Le savoir-faire est nécessaire à l'élaboration des grands vins et témoigne de l'importance de l'homme pour maximiser le potentiel du terroir ; il ne faut pas croire cependant que l'on peut se passer de celui-ci. Les «progressistes» ont raison de penser que le savoir est universel et que l'on produit, dans beaucoup de sites, même hors de la vieille Europe, de bons vins, technologiquement parfaits, avec les mêmes cépages qu'à Bordeaux . Pour ce qui concerne les très grands vins, rares, reflets d'un terroir d'exception, incluant la trilogie «terre, cépage, climat», la démonstration reste à faire lorsqu'il s'agit de les mettre en compétition au bout de vingt ans avec les grands Bordeaux. Seules de telles expériences gustatives répétées pourraient révéler de nouveaux terroirs viticoles .
Celui qui n'est pas convaincu du caractère essentiel du terroir devrait examiner de près le niveau de qualité des vins produits à Pomerol où le cépage (Merlot) et le climat sont les mêmes pour tous les Crus. Que de différences dans le verre selon qu'il s'agisse du plateau central argileux ou des zones graveleuses des alentours plus ou moins sableuses.
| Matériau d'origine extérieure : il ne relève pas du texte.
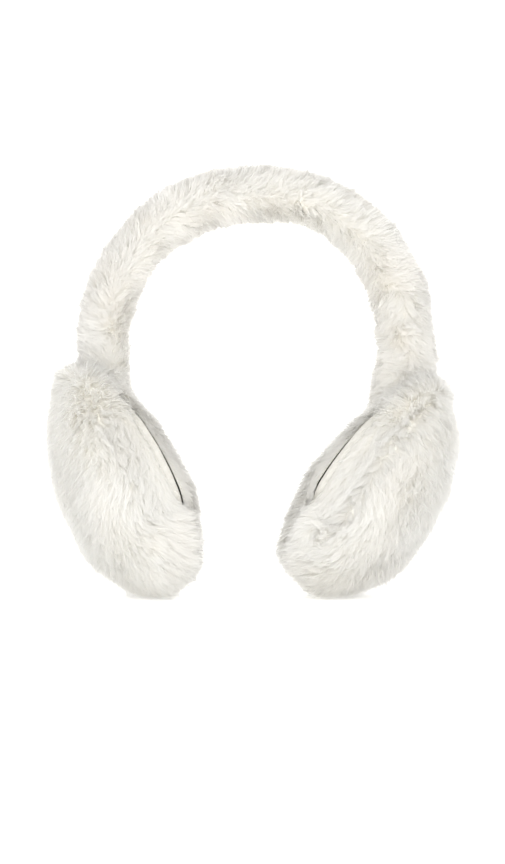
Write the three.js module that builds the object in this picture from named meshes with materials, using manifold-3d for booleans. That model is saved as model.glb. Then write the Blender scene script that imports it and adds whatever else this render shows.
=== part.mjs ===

Comment ne pas accepter l'idée que le terroir est une vertu cardinale lorsque, par ailleurs, on déguste les vins provenant de certains sites viticoles anonymes dirigés par d'anciens responsables techniques de Crus Classés … ?
Les vieilles vignes sont moins fertiles , produisent moins de grappes sont de taille plus faible et par conséquence ont une richesse générale, une concentration et une qualité de tannin incomparables.
à la fois alcoolique (12°5 en moyenne) et phénolique pour les rouges
Les bons apôtres qui prêchent la primauté de la technique et donc de l'homme sur le terroir et qui pensent que l'on peut obtenir de grands vins sur de petits terroirs, n'ont certainement pas tout compris à la haute viticulture et à la dégustation du vin . Sans grand terroir pas de grand vin ! Sans complexité acquise au cours du vieillissement pas de grand vin non plus!
Le vin vieux est le symbole de l'élégance, de la distinction et de la noblesse du goût. Même si on produit des vins concentrés par petit rendement et par extraction poussée, le vin jeune ressemblera peut-être à un grand vin mais, au bout de quelques années, il ne tiendra pas ses promesses et le terroir originel reprendra ses droits . Plus que le cépage ou les techniques les plus sophistiquées, c'est le terroir qui détient la clef du grand vin et qui, avec le vieillissement, imprime au vin son style et sa personnalité. Un surcroît de technique n'a pas d'influence prépondérante sur le naturel. Il faut condamner tous les procédés récents qui maquillent les vins jeunes, les embellissent, les rendent aimables pour concourir dans les dégustations précoces. Ils portent atteinte au goût authentique et provoquent une incapacité à vieillir favorablement.